Tabi iş bu kadarla da kalmıyordu. Hayber ile Mekke anlaşmış; Peygamber Hayber’e yönelirse Mekkeliler, Mekke’ye saldıracak olursa Yahudiler Medine’ye saldıracaklardı. Tam bir cendereydi söz konusu olan. Peygamberimiz bu cendereden kurtulmak için Hudeybiye Anlaşması ile Kureyş’ten yana arkasını sağlama almış ve Hayber fitne merkezini dağıtmayı bu şekilde başarmıştı.
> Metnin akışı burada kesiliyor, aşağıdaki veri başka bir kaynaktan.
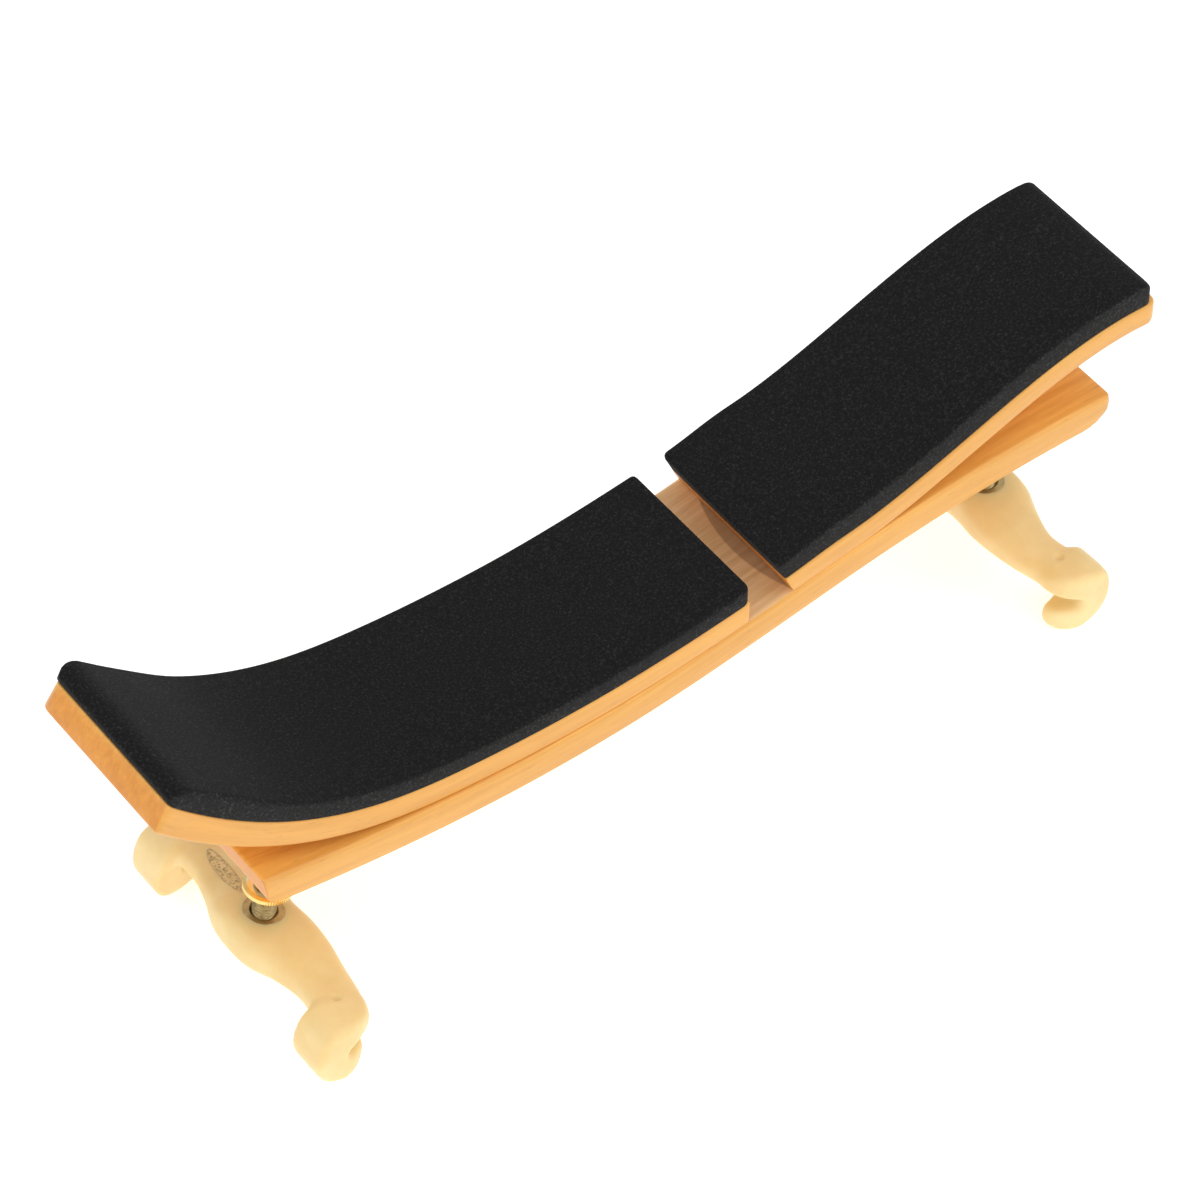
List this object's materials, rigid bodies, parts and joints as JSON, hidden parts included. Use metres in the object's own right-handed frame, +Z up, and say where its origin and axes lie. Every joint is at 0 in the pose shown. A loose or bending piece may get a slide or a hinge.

Kalenin fethinden sonra Hayber’e destek olan Fedek gibi çeşitli yerlerde oturan Yahudi grupları tedip edilmeden de Medine’ye dönülmemiştir. Civar Yahudi gruplarının hepsi potansiyel fitne odağıydı ve bu sorun artık bitmeliydi. Onun için irili ufaklı bu toplulukların hepsinin üzerlerine seferler yapıldı. Cezalandırıldılar veya anlaşma sağlanıp fitnelerinden emin olundu.
Demem o ki, Medine tarihi Yahudilerle mücadele tarihidir. Ayetin kesin hükmü ile Peygamberimizin uygulaması ortada iken, mazlum bakışların üzerinize çevrili olduğu şu zamanda, israil ile normalleşmek normal değil.